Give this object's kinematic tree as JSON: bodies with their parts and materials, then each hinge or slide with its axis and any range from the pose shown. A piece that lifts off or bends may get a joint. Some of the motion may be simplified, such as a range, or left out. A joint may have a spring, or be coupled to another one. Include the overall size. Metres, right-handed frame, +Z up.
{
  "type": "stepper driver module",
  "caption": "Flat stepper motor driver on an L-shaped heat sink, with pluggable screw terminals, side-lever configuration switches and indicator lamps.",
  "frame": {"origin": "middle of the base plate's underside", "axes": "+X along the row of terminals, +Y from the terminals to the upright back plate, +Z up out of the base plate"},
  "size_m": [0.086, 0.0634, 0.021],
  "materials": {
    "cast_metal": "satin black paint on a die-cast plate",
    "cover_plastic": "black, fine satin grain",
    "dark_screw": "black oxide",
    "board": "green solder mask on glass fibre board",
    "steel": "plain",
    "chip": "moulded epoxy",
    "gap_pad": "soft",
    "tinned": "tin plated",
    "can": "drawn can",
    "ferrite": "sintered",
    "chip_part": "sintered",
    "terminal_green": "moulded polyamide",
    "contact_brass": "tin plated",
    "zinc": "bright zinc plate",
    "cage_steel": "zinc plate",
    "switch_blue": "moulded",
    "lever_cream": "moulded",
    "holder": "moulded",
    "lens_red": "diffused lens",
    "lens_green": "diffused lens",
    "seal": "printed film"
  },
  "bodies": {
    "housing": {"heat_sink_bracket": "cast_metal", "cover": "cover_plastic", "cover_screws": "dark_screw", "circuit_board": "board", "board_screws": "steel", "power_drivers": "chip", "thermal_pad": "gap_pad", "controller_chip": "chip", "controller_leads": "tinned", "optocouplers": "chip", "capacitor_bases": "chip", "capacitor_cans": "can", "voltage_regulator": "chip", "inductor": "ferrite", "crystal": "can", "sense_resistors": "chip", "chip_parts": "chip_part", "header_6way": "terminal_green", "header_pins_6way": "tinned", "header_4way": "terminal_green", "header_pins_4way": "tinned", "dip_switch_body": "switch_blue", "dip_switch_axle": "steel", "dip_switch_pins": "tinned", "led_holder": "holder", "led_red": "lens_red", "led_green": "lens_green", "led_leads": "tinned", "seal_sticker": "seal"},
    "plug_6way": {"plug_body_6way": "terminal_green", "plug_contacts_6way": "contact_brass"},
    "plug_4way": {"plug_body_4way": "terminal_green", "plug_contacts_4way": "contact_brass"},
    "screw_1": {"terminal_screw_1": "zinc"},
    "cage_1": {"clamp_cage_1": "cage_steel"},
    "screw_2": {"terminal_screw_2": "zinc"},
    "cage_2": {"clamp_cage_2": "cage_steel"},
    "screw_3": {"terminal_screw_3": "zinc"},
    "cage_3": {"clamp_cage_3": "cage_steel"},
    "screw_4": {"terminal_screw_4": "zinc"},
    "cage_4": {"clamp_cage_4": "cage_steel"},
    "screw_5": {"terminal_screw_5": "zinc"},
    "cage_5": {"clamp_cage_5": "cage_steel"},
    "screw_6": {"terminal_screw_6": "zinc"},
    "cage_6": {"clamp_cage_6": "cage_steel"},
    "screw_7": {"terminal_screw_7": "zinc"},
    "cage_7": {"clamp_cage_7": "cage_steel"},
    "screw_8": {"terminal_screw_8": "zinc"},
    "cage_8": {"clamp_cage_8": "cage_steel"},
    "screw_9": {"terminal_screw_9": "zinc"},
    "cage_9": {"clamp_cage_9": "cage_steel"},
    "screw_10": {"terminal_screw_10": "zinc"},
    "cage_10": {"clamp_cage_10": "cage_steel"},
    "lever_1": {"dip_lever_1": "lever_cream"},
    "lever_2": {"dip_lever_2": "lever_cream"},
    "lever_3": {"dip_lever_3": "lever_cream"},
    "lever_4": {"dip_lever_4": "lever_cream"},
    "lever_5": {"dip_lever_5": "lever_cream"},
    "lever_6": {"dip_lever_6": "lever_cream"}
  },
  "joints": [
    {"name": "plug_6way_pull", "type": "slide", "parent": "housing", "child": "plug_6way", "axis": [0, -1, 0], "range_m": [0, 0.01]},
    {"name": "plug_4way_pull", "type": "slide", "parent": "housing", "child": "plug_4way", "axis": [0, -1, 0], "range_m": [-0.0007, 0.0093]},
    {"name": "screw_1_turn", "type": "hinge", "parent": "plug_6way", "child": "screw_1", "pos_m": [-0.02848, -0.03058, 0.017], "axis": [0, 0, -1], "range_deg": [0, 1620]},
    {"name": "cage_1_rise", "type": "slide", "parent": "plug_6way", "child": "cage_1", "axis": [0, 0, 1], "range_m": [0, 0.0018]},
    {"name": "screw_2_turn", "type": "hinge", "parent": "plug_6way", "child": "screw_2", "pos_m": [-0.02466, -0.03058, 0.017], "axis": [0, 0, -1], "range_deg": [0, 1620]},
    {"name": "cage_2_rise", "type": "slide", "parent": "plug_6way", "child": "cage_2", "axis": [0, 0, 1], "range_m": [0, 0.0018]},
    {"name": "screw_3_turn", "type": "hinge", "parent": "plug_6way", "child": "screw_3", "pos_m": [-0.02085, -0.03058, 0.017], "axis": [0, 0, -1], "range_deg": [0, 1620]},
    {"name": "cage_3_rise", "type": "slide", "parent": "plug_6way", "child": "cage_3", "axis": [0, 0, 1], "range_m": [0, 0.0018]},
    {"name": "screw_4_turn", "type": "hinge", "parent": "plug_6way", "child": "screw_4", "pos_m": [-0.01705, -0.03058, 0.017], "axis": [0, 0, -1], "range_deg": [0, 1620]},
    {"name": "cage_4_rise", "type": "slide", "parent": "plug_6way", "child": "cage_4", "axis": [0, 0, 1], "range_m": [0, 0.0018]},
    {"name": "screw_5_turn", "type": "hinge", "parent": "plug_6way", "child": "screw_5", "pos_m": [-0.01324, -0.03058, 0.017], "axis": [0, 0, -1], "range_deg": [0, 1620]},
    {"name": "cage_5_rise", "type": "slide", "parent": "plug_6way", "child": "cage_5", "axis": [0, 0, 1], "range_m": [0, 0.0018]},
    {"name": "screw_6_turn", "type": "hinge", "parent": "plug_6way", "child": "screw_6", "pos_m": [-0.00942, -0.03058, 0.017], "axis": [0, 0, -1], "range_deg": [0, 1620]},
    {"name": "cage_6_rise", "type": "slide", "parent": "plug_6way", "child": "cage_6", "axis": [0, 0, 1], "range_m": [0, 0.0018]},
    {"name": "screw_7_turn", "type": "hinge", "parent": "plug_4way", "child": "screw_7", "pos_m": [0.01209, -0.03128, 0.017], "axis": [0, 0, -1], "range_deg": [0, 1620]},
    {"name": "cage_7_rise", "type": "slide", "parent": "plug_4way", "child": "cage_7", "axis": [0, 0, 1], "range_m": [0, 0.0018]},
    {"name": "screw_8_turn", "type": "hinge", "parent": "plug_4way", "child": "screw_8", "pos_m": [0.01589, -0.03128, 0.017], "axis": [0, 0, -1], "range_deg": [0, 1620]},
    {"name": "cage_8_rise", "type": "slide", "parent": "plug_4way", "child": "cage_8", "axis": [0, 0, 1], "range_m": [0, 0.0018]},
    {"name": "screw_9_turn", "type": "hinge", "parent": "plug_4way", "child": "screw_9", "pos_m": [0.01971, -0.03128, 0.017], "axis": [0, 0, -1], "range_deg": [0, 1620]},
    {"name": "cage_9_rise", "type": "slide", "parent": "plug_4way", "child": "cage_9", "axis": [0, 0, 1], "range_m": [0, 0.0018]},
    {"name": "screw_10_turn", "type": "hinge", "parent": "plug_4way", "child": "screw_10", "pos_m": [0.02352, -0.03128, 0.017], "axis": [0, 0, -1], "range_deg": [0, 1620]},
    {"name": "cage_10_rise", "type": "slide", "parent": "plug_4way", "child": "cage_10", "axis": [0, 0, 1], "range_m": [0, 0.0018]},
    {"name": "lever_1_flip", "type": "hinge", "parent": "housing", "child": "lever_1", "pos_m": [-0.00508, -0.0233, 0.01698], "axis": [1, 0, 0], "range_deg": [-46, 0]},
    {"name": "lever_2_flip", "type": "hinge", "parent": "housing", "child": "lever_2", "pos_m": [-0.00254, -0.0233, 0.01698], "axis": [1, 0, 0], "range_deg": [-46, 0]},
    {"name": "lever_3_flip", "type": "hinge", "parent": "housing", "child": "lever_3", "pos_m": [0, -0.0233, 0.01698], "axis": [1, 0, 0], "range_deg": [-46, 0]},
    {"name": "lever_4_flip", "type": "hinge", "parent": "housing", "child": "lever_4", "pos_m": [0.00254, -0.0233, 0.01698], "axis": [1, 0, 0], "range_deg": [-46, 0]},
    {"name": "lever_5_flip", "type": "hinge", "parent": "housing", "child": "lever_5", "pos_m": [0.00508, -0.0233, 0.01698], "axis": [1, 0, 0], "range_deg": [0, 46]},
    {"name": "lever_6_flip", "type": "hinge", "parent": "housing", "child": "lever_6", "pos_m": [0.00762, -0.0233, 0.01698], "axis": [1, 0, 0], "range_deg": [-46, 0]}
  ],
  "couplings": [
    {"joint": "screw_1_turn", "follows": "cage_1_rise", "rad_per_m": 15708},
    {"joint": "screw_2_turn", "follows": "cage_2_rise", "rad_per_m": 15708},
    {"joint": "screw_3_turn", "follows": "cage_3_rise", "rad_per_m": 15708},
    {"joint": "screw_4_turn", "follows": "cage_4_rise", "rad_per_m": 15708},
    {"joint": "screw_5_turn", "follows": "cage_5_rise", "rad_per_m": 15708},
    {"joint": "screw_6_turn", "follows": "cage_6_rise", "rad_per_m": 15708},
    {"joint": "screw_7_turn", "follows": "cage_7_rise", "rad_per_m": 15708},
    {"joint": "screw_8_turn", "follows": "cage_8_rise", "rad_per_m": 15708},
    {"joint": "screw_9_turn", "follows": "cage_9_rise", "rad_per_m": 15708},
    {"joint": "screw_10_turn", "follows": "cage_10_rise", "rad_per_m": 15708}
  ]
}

+ + + + +

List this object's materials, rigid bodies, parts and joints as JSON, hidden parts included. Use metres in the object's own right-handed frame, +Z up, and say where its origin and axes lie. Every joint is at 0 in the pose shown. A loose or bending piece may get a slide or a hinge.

+ + + + +

## Requirements
Each line in the entries above that includes the string "joints" should be extracted.

## Worked solution
  "joints": [
List this object's materials, rigid bodies, parts and joints as JSON, hidden parts included. Use metres in the object's own right-handed frame, +Z up, and say where its origin and axes lie. Every joint is at 0 in the pose shown. A loose or bending piece may get a slide or a hinge.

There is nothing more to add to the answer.